Gefühlte zwei Sekunden später ertönt ein markerschütterndes Jammern unter meinem Nachtlager. Wie in den Alpträumen meiner Kindheit stöhnt es direkt unter meinen Kopfkissen. Mit zitternder Hand schalte ich die Nachttischlampe ein und steige todesmutig aus dem Bett und sehe nach, welches Monster sich darunter verbirgt. Mein mittleres Kind hat die Kurve nicht gekratzt und sich irgendwie unter meine Schlafstatt verirrt. Eine logistische Meisterleistung bei dieser Dunkelheit und Enge unter meinem Bett. Mühsam ziehe ich meine Tochter hervor, entstaube sie und stopfe sie auch zu mir ins Bett.

Die Nacht wird länger und länger und zieht sich wie Kaugummi dahin. Mittlerweile werde ich von meiner Tochter als Kopfpolster benutzt, mein Sohn hat eine eigenartige Anziehungskraft zu meinen Füßen entwickelt und wo meine Decke hin ist, weiß ich schon lange nicht mehr. Da höre ich Schritte. Und stelle mich tot. „Mama, ich muss aufs Klo.“ Ich bin mir nicht sicher, ob ich dies als Frage werten soll. Mich als Leiche zu tarnen war in der nächtlichen Finsternis wohl auch nicht das Beste. „Du hast meine Erlaubnis!“ knurre ich aus Ermangelung einer sinnvollen Antwort. Zwei Minuten später liegt ein drittes Kind in meinem Bett.

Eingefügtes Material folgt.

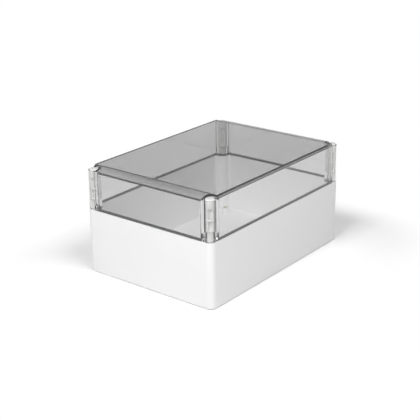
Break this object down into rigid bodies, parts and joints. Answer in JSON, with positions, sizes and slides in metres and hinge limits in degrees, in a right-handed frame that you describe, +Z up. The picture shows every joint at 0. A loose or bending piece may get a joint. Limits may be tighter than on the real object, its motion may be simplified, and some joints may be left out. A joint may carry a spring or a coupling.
{
  "type": "plastic enclosure",
  "caption": "Rectangular wall-mounting plastic enclosure with a deep opaque base and a tall clear screw-down lid with a corner screw in each post.",
  "frame": {"origin": "middle of the underside of the base, on the surface it stands on", "axes": "+X along the long side, +Y along the short side towards the back, +Z up from the base to the lid"},
  "size_m": [0.252, 0.18, 0.1265],
  "materials": {
    "abs_shell": "fine satin, light grey",
    "clear_cover": "polished clear polycarbonate, faintly smoky",
    "seal": "soft foam, dark grey",
    "cover_screw": "natural white polyamide",
    "threaded_brass": "turned and knurled"
  },
  "bodies": {
    "enclosure_base": {"base": "abs_shell", "insert_front_left": "threaded_brass", "insert_front_right": "threaded_brass", "insert_back_right": "threaded_brass", "insert_back_left": "threaded_brass"},
    "cover": {"lid": "clear_cover", "gasket": "seal"},
    "screw_front_left": {"lid_screw_front_left": "cover_screw"},
    "screw_front_right": {"lid_screw_front_right": "cover_screw"},
    "screw_back_right": {"lid_screw_back_right": "cover_screw"},
    "screw_back_left": {"lid_screw_back_left": "cover_screw"}
  },
  "joints": [
    {"name": "lid_lift", "type": "slide", "parent": "enclosure_base", "child": "cover", "axis": [0, 0, 1], "range_m": [0, 0.08]},
    {"name": "screw_turn_front_left", "type": "hinge", "parent": "cover", "child": "screw_front_left", "pos_m": [-0.1186, -0.0826, 0.088], "axis": [0, 0, 1], "range_deg": [0, 90]},
    {"name": "screw_turn_front_right", "type": "hinge", "parent": "cover", "child": "screw_front_right", "pos_m": [0.1186, -0.0826, 0.088], "axis": [0, 0, 1], "range_deg": [0, 90]},
    {"name": "screw_turn_back_right", "type": "hinge", "parent": "cover", "child": "screw_back_right", "pos_m": [0.1186, 0.0826, 0.088], "axis": [0, 0, 1], "range_deg": [0, 90]},
    {"name": "screw_turn_back_left", "type": "hinge", "parent": "cover", "child": "screw_back_left", "pos_m": [-0.1186, 0.0826, 0.088], "axis": [0, 0, 1], "range_deg": [0, 90]}
  ]
}
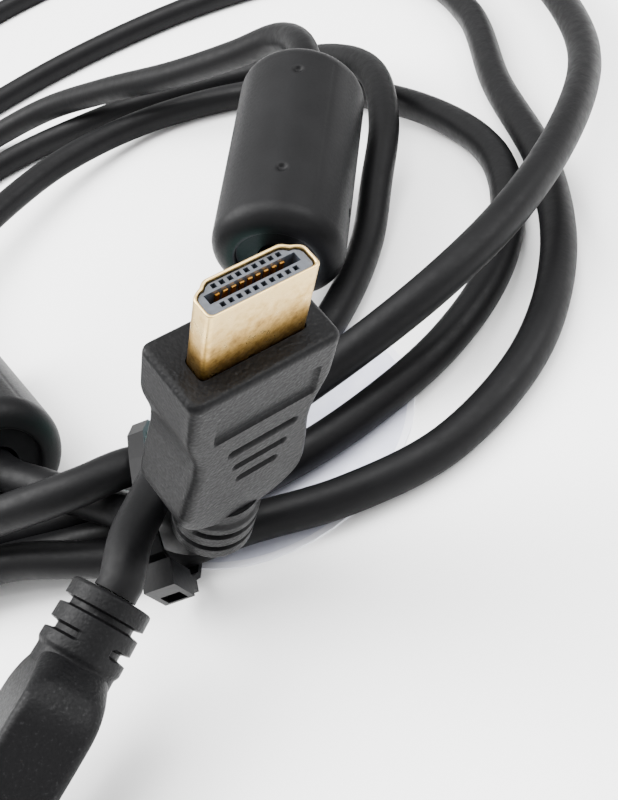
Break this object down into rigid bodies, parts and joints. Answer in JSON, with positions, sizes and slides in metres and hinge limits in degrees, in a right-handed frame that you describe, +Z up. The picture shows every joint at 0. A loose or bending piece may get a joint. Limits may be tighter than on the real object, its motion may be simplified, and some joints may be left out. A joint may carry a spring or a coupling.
{
  "type": "hdmi cable",
  "caption": "Round black video cable coiled in loose loops, with a metal-shelled plug at each end, moulded ferrite housings and a cable tie round the bundle.",
  "frame": {"origin": "centre of the floor footprint", "axes": "+Z up from the floor; -Y toward the side from which the plugs are seen"},
  "size_m": [0.2353, 0.3202, 0.0611],
  "materials": {
    "cord": "satin PVC jacket",
    "plug_body": "fine-grained moulded plastic",
    "ferrite_housing": "satin moulded plastic",
    "shell": "gold-coloured plate, brushed, brown tarnish near the body",
    "insulator": "blue-grey plastic",
    "contact": "gold plate",
    "cable_tie": "nylon",
    "label": "printed paper, pale with a teal segment"
  },
  "bodies": {
    "root": {"cord": "cord", "plug_a_shell": "shell", "plug_a_insulator": "insulator", "plug_a_body": "plug_body", "plug_a_contact_01": "contact", "plug_a_contact_02": "contact", "plug_a_contact_03": "contact", "plug_a_contact_04": "contact", "plug_a_contact_05": "contact", "plug_a_contact_06": "contact", "plug_a_contact_07": "contact", "plug_a_contact_08": "contact", "plug_a_contact_09": "contact", "plug_a_contact_10": "contact", "plug_a_contact_11": "contact", "plug_a_contact_12": "contact", "plug_a_contact_13": "contact", "plug_a_contact_14": "contact", "plug_a_contact_15": "contact", "plug_a_contact_16": "contact", "plug_a_contact_17": "contact", "plug_a_contact_18": "contact", "plug_a_contact_19": "contact", "plug_b_shell": "shell", "plug_b_insulator": "insulator", "plug_b_body": "plug_body", "plug_b_contact_01": "contact", "plug_b_contact_02": "contact", "plug_b_contact_03": "contact", "plug_b_contact_04": "contact", "plug_b_contact_05": "contact", "plug_b_contact_06": "contact", "plug_b_contact_07": "contact", "plug_b_contact_08": "contact", "plug_b_contact_09": "contact", "plug_b_contact_10": "contact", "plug_b_contact_11": "contact", "plug_b_contact_12": "contact", "plug_b_contact_13": "contact", "plug_b_contact_14": "contact", "plug_b_contact_15": "contact", "plug_b_contact_16": "contact", "plug_b_contact_17": "contact", "plug_b_contact_18": "contact", "plug_b_contact_19": "contact", "ferrite_housing_a": "ferrite_housing", "ferrite_housing_b": "ferrite_housing", "cable_tie": "cable_tie", "round_label": "label"}
  },
  "joints": []
}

Da ertönt eine tiefe Stimme. „Du hast hoffentlich nichts dagegen, wenn ich im Kinderzimmer übernachte.“ Innerlich verfluche ich mich, warum mir nicht selber diese glorreiche Idee gekommen ist und sehe nur noch wie der dunkle Schemen meines Mannes fluchtartig das Zimmer verlässt.

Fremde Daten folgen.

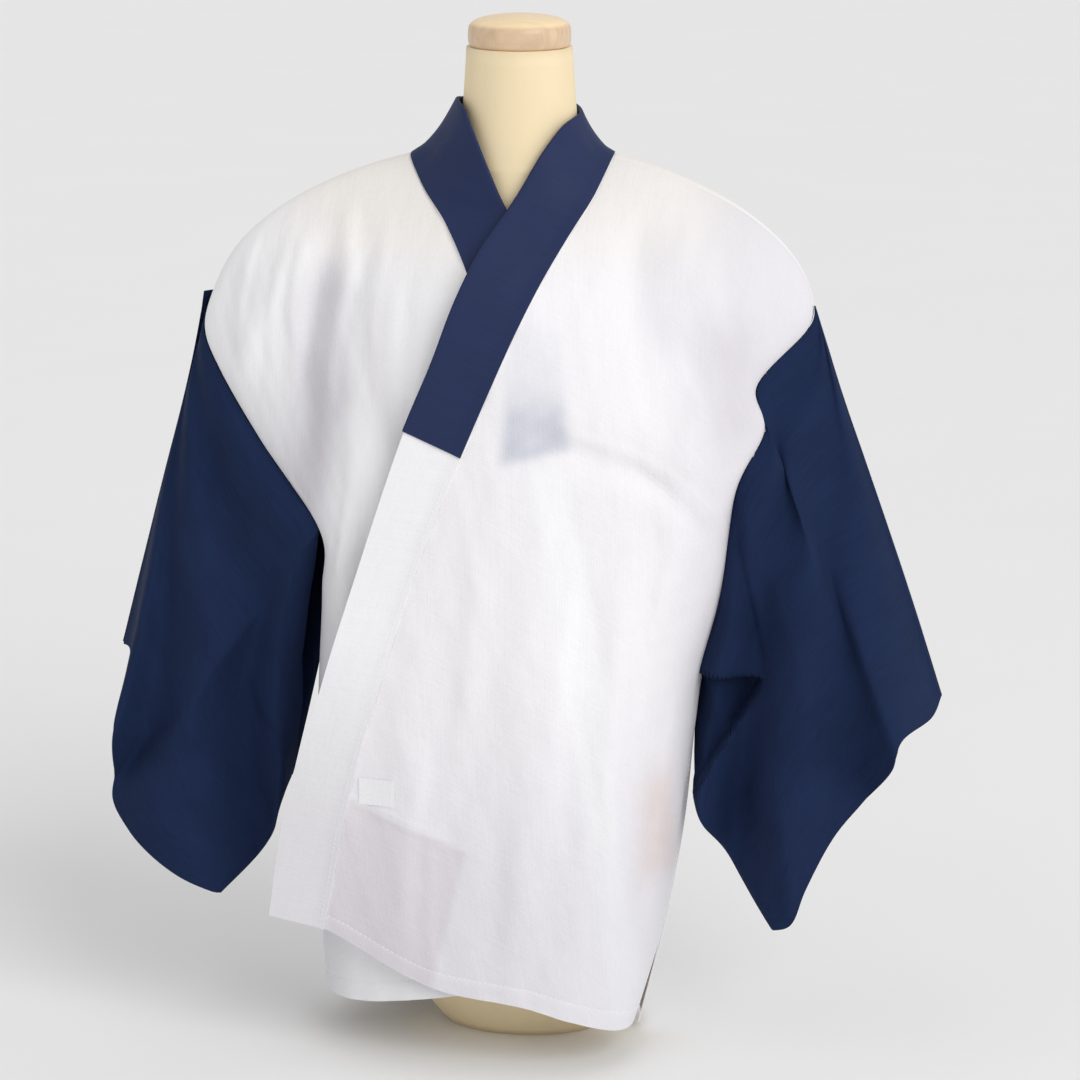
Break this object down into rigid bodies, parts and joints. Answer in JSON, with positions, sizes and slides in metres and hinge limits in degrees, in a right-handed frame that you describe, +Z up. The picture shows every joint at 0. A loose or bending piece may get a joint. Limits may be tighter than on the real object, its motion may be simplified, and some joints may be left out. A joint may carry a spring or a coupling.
{
  "type": "hanjuban on a dress form",
  "caption": "Short white kimono under-robe with navy sleeves and a navy half collar, worn closed on a limbless dress form.",
  "frame": {"origin": "on the flat base of the dress form, below the neck's axis", "axes": "+Z up along the form, -Y the front of the garment, +X the wearer's left"},
  "size_m": [0.7472, 0.2448, 0.917],
  "materials": {
    "white_cotton": "plain weave, bleached, slightly translucent",
    "navy_cotton": "plain weave, soft sheen",
    "form_cover": "smooth stretched cover",
    "cap_wood": "clear satin lacquer"
  },
  "bodies": {
    "root": {"body_left": "white_cotton", "body_right": "white_cotton", "collar_band": "white_cotton", "half_collar": "navy_cotton", "sleeve_left": "navy_cotton", "sleeve_right": "navy_cotton", "blank_tab": "white_cotton", "dress_form": "form_cover", "neck_cap": "cap_wood"}
  },
  "joints": []
}
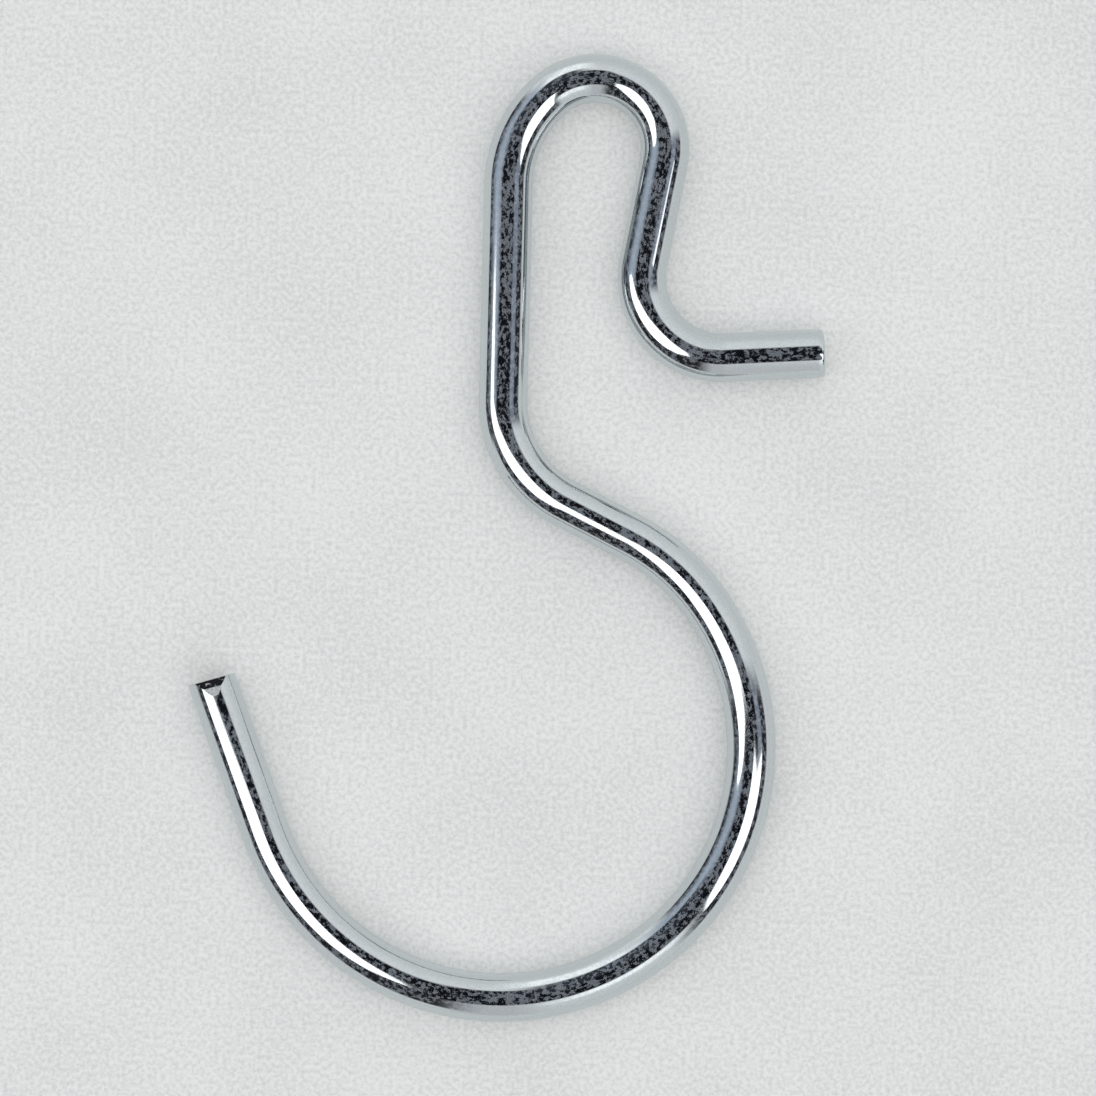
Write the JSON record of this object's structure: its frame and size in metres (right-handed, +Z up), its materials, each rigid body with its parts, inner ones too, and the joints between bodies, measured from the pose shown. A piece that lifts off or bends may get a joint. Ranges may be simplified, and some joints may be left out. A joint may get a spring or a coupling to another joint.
{
  "type": "curtain hook",
  "caption": "Bent-wire curtain hook: an open round hook for the rail, a straight shank, a narrow loop for the curtain and a short sideways catch.",
  "frame": {"origin": "on the centre line of the round rail that the hook hangs over, in the plane that the hook lies on", "axes": "+Y runs along the straight shank from the rail to the eyelet loop; +Z is up off the surface that the hook lies on, along the rail; +X is the side that the catch points to"},
  "size_m": [0.0388, 0.0597, 0.003],
  "materials": {
    "zinc_wire": "bright zinc plating on steel wire, finely speckled, with bare sheared steel at the nipped tip"
  },
  "bodies": {
    "root": {"curtain_hook": "zinc_wire"}
  },
  "joints": []
}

Aber auch die längsten Nächte vergehen und irgendwann kommt die Morgenröte. Endlich habe ich meine Tasse Kaffee in der Hand und langsam beginne ich mich wieder wie ein Mensch zu fühlen.
Strubbelige, schlaftrunkene Kinder bevölkern den Tisch und wir versuchen halbwegs zivilisiert ein Frühstück einzunehmen. Zumindest war dies der Vorsatz. Das Ich-schlafe-heute-Nacht-unter-Mamas-Bett-Kind streicht Marmelade auf sein Brot und belegt es dann eifrig mit Wurst.
„Das kann doch nicht schmecken!“ meine ich entsetzt und mir zieht sich jede Geschmacksknospe im Mund vor Schock zusammen.
„Oja!“ das Argument meiner Kinder schlecht hin.
„Ich habe schon eigenartige Kinder!“ gebe ich resigniert zu.
„Aber Mama, du hast nicht eigenartige Kinder, du hast einzigartige Kinder!“ belehrt mich meine Älteste. Und was bleibt mir anderes übrig als ihr Recht zu geben.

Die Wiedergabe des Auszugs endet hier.